§ **Work to be completed**
Lines before the one containing "Metres, right-handed frame;" are excluded. Repeat that line and every line after it, exactly.

§ **Data lines**
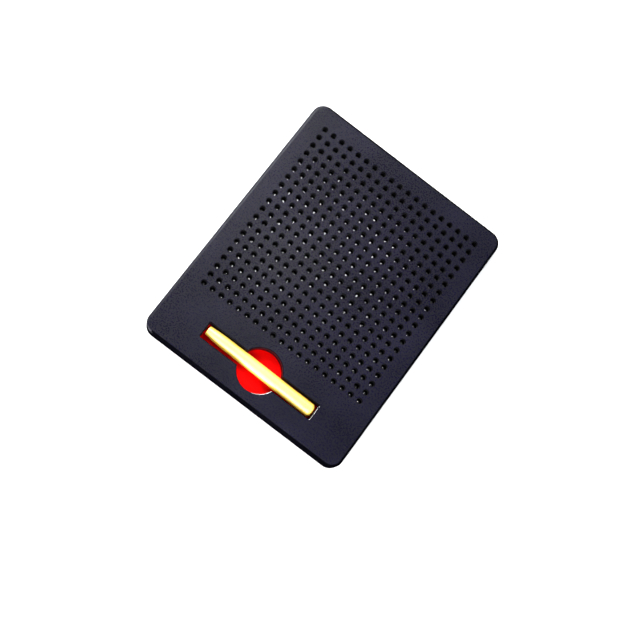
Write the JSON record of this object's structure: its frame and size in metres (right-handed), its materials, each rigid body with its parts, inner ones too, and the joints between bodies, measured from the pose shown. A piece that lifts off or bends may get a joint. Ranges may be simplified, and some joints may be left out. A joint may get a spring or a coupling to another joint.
{
  "type": "magnetic ball drawing board",
  "caption": "Black tablet with a square grid of holes over loose steel balls that a magnet in a yellow stylus pulls up, and a red-floored tray that stores the stylus.",
  "frame": {"origin": "middle of the flat back of the board, in the plane it rests on", "axes": "+Z out of the front face, +Y towards the top of the board, away from the stylus tray, +X to the right"},
  "size_m": [0.155, 0.195, 0.0107],
  "materials": {
    "black_shell": "fine moulded grain, satin",
    "black_inner": "plain moulded",
    "mat": "matt flexible sheet",
    "red_cover": "smooth moulded",
    "screw_steel": "zinc plated",
    "ball_steel": "polished bearing steel",
    "yellow_plastic": "glossy moulded",
    "magnet": "nickel plated"
  },
  "bodies": {
    "board": {"front_shell": "black_shell", "retaining_mat": "mat", "ball_cell_plate": "black_inner", "back_cover": "red_cover", "back_cover_screws": "screw_steel"},
    "row_01": {"ball_row_01": "ball_steel"},
    "row_02": {"ball_row_02": "ball_steel"},
    "row_03": {"ball_row_03": "ball_steel"},
    "row_04": {"ball_row_04": "ball_steel"},
    "row_05": {"ball_row_05": "ball_steel"},
    "row_06": {"ball_row_06": "ball_steel"},
    "row_07": {"ball_row_07": "ball_steel"},
    "row_08": {"ball_row_08": "ball_steel"},
    "row_09": {"ball_row_09": "ball_steel"},
    "row_10": {"ball_row_10": "ball_steel"},
    "row_11": {"ball_row_11": "ball_steel"},
    "row_12": {"ball_row_12": "ball_steel"},
    "row_13": {"ball_row_13": "ball_steel"},
    "row_14": {"ball_row_14": "ball_steel"},
    "row_15": {"ball_row_15": "ball_steel"},
    "row_16": {"ball_row_16": "ball_steel"},
    "row_17": {"ball_row_17": "ball_steel"},
    "row_18": {"ball_row_18": "ball_steel"},
    "row_19": {"ball_row_19": "ball_steel"},
    "row_20": {"ball_row_20": "ball_steel"},
    "stylus": {"stylus_barrel": "yellow_plastic", "stylus_magnet": "magnet", "stylus_end_plug": "yellow_plastic"}
  },
  "joints": [
    {"name": "row_01_rise", "type": "slide", "parent": "board", "child": "row_01", "axis": [0, 0, 1], "range_m": [0, 0.0049], "deforming": ["retaining_mat"]},
    {"name": "row_02_rise", "type": "slide", "parent": "board", "child": "row_02", "axis": [0, 0, 1], "range_m": [0, 0.0049], "deforming": ["retaining_mat"]},
    {"name": "row_03_rise", "type": "slide", "parent": "board", "child": "row_03", "axis": [0, 0, 1], "range_m": [0, 0.0049], "deforming": ["retaining_mat"]},
    {"name": "row_04_rise", "type": "slide", "parent": "board", "child": "row_04", "axis": [0, 0, 1], "range_m": [0, 0.0049], "deforming": ["retaining_mat"]},
    {"name": "row_05_rise", "type": "slide", "parent": "board", "child": "row_05", "axis": [0, 0, 1], "range_m": [0, 0.0049], "deforming": ["retaining_mat"]},
    {"name": "row_06_rise", "type": "slide", "parent": "board", "child": "row_06", "axis": [0, 0, 1], "range_m": [0, 0.0049], "deforming": ["retaining_mat"]},
    {"name": "row_07_rise", "type": "slide", "parent": "board", "child": "row_07", "axis": [0, 0, 1], "range_m": [0, 0.0049], "deforming": ["retaining_mat"]},
    {"name": "row_08_rise", "type": "slide", "parent": "board", "child": "row_08", "axis": [0, 0, 1], "range_m": [0, 0.0049], "deforming": ["retaining_mat"]},
    {"name": "row_09_rise", "type": "slide", "parent": "board", "child": "row_09", "axis": [0, 0, 1], "range_m": [0, 0.0049], "deforming": ["retaining_mat"]},
    {"name": "row_10_rise", "type": "slide", "parent": "board", "child": "row_10", "axis": [0, 0, 1], "range_m": [0, 0.0049], "deforming": ["retaining_mat"]},
    {"name": "row_11_rise", "type": "slide", "parent": "board", "child": "row_11", "axis": [0, 0, 1], "range_m": [0, 0.0049], "deforming": ["retaining_mat"]},
    {"name": "row_12_rise", "type": "slide", "parent": "board", "child": "row_12", "axis": [0, 0, 1], "range_m": [0, 0.0049], "deforming": ["retaining_mat"]},
    {"name": "row_13_rise", "type": "slide", "parent": "board", "child": "row_13", "axis": [0, 0, 1], "range_m": [0, 0.0049], "deforming": ["retaining_mat"]},
    {"name": "row_14_rise", "type": "slide", "parent": "board", "child": "row_14", "axis": [0, 0, 1], "range_m": [0, 0.0049], "deforming": ["retaining_mat"]},
    {"name": "row_15_rise", "type": "slide", "parent": "board", "child": "row_15", "axis": [0, 0, 1], "range_m": [0, 0.0049], "deforming": ["retaining_mat"]},
    {"name": "row_16_rise", "type": "slide", "parent": "board", "child": "row_16", "axis": [0, 0, 1], "range_m": [0, 0.0049], "deforming": ["retaining_mat"]},
    {"name": "row_17_rise", "type": "slide", "parent": "board", "child": "row_17", "axis": [0, 0, 1], "range_m": [0, 0.0049], "deforming": ["retaining_mat"]},
    {"name": "row_18_rise", "type": "slide", "parent": "board", "child": "row_18", "axis": [0, 0, 1], "range_m": [0, 0.0049], "deforming": ["retaining_mat"]},
    {"name": "row_19_rise", "type": "slide", "parent": "board", "child": "row_19", "axis": [0, 0, 1], "range_m": [0, 0.0049], "deforming": ["retaining_mat"]},
    {"name": "row_20_rise", "type": "slide", "parent": "board", "child": "row_20", "axis": [0, 0, 1], "range_m": [0, 0.0049], "deforming": ["retaining_mat"]},
    {"name": "stylus_lift", "type": "slide", "parent": "board", "child": "stylus", "axis": [0, 0, 1], "range_m": [0, 0.035]}
  ]
}
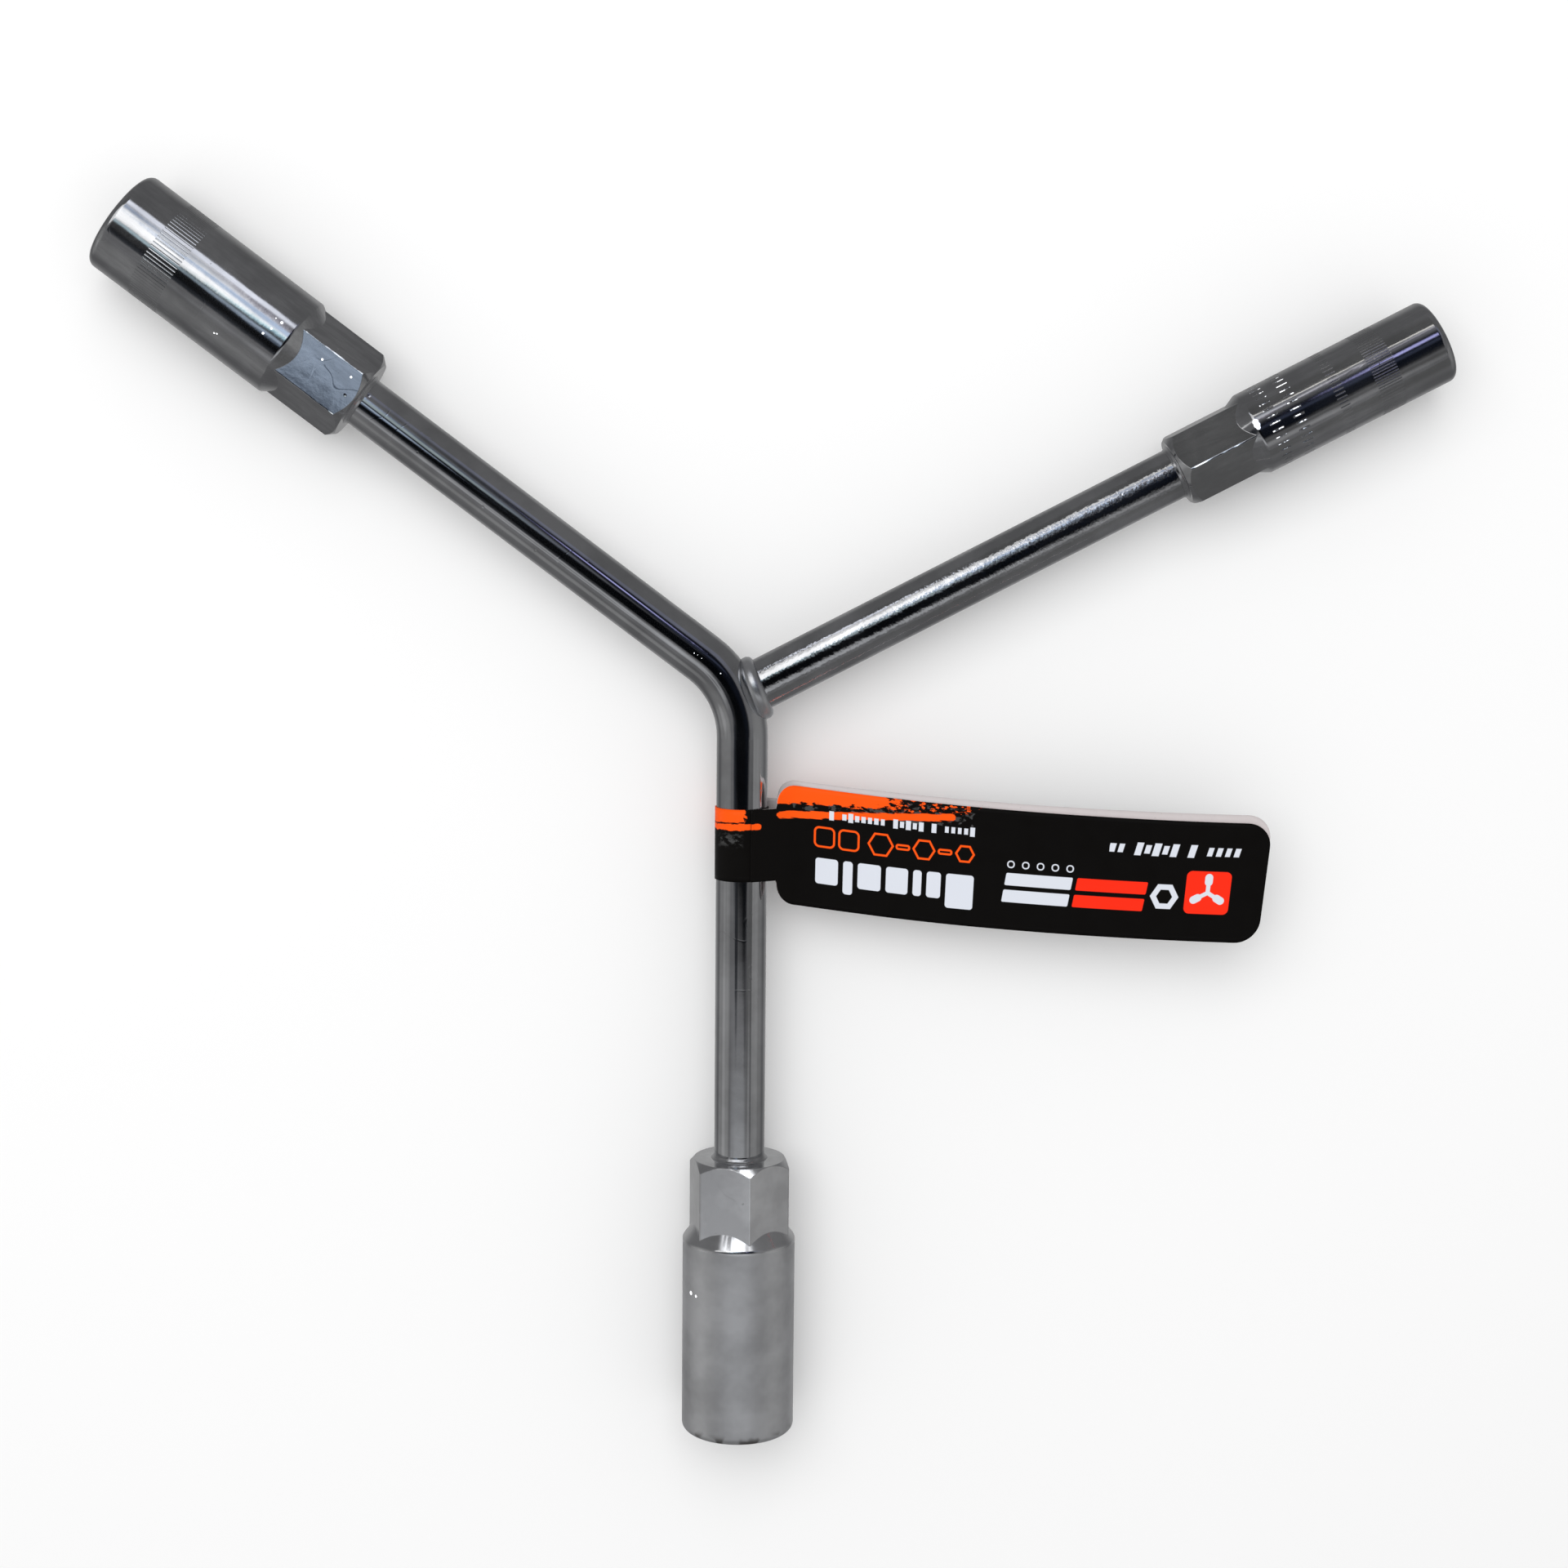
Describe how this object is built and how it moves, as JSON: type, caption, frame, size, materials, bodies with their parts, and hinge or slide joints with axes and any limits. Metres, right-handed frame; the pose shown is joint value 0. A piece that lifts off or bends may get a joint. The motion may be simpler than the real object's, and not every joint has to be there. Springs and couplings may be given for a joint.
{
  "type": "three-arm socket wrench",
  "caption": "Y-shaped deep socket wrench: three chromed rods meet at a welded hub, each ending in a hexagonal socket, with a folded card tag that turns and slides on one rod.",
  "frame": {"origin": "the hub: the point where the axes of the three arms meet", "axes": "+Z square to the plane of the three arms; the 14 mm arm points along -Y; the 12 mm arm is at 143.3 degrees and the 10 mm arm at 27.5 degrees from +X"},
  "size_m": [0.2346, 0.2213, 0.0202],
  "materials": {
    "rod_chrome": "bright chrome plate, lightly pitted",
    "socket_chrome": "bright chrome plate over turned and milled steel",
    "weld_chrome": "plated weld metal, slightly rough",
    "tag_card": "glossy printed black and orange face, white inside",
    "tag_glue": "dried glue film"
  },
  "bodies": {
    "wrench": {"bent_rod": "rod_chrome", "side_rod": "rod_chrome", "weld_collar": "weld_chrome", "socket_14": "socket_chrome", "socket_12": "socket_chrome", "socket_10": "socket_chrome", "weld_bead_14": "weld_chrome", "weld_bead_12": "weld_chrome", "weld_bead_10": "weld_chrome"},
    "tag_slider": {"tag_sleeve": "tag_card"},
    "tag_flap": {"tag_front_leaf": "tag_card", "tag_back_leaf": "tag_card", "tag_adhesive": "tag_glue"}
  },
  "joints": [
    {"name": "tag_slide", "type": "slide", "parent": "wrench", "child": "tag_slider", "axis": [0, 1, 0], "range_m": [-0.042, 0.009]},
    {"name": "tag_turn", "type": "hinge", "parent": "tag_slider", "child": "tag_flap", "pos_m": [0, -0.02765, 0], "axis": [0, 1, 0], "continuous": true}
  ]
}
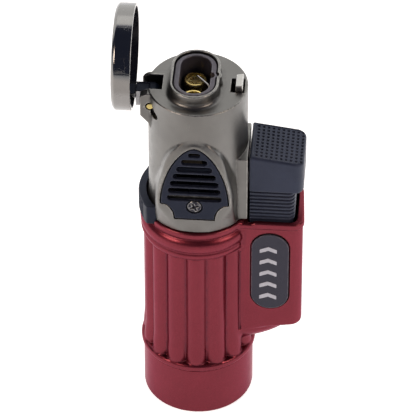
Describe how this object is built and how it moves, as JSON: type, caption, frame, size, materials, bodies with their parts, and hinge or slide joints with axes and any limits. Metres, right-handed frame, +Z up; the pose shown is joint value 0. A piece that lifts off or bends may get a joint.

§ **Result**
Describe how this object is built and how it moves, as JSON: type, caption, frame, size, materials, bodies with their parts, and hinge or slide joints with axes and any limits. Metres, right-handed frame; the pose shown is joint value 0. A piece that lifts off or bends may get a joint. The motion may be simpler than the real object's, and not every joint has to be there. Springs and couplings may be given for a joint.
{
  "type": "three-arm socket wrench",
  "caption": "Y-shaped deep socket wrench: three chromed rods meet at a welded hub, each ending in a hexagonal socket, with a folded card tag that turns and slides on one rod.",
  "frame": {"origin": "the hub: the point where the axes of the three arms meet", "axes": "+Z square to the plane of the three arms; the 14 mm arm points along -Y; the 12 mm arm is at 143.3 degrees and the 10 mm arm at 27.5 degrees from +X"},
  "size_m": [0.2346, 0.2213, 0.0202],
  "materials": {
    "rod_chrome": "bright chrome plate, lightly pitted",
    "socket_chrome": "bright chrome plate over turned and milled steel",
    "weld_chrome": "plated weld metal, slightly rough",
    "tag_card": "glossy printed black and orange face, white inside",
    "tag_glue": "dried glue film"
  },
  "bodies": {
    "wrench": {"bent_rod": "rod_chrome", "side_rod": "rod_chrome", "weld_collar": "weld_chrome", "socket_14": "socket_chrome", "socket_12": "socket_chrome", "socket_10": "socket_chrome", "weld_bead_14": "weld_chrome", "weld_bead_12": "weld_chrome", "weld_bead_10": "weld_chrome"},
    "tag_slider": {"tag_sleeve": "tag_card"},
    "tag_flap": {"tag_front_leaf": "tag_card", "tag_back_leaf": "tag_card", "tag_adhesive": "tag_glue"}
  },
  "joints": [
    {"name": "tag_slide", "type": "slide", "parent": "wrench", "child": "tag_slider", "axis": [0, 1, 0], "range_m": [-0.042, 0.009]},
    {"name": "tag_turn", "type": "hinge", "parent": "tag_slider", "child": "tag_flap", "pos_m": [0, -0.02765, 0], "axis": [0, 1, 0], "continuous": true}
  ]
}
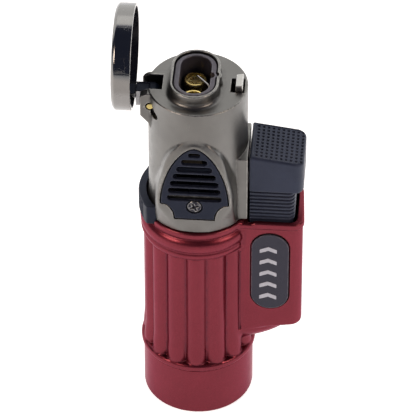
Describe how this object is built and how it moves, as JSON: type, caption, frame, size, materials, bodies with their parts, and hinge or slide joints with axes and any limits. Metres, right-handed frame, +Z up; the pose shown is joint value 0. A piece that lifts off or bends may get a joint.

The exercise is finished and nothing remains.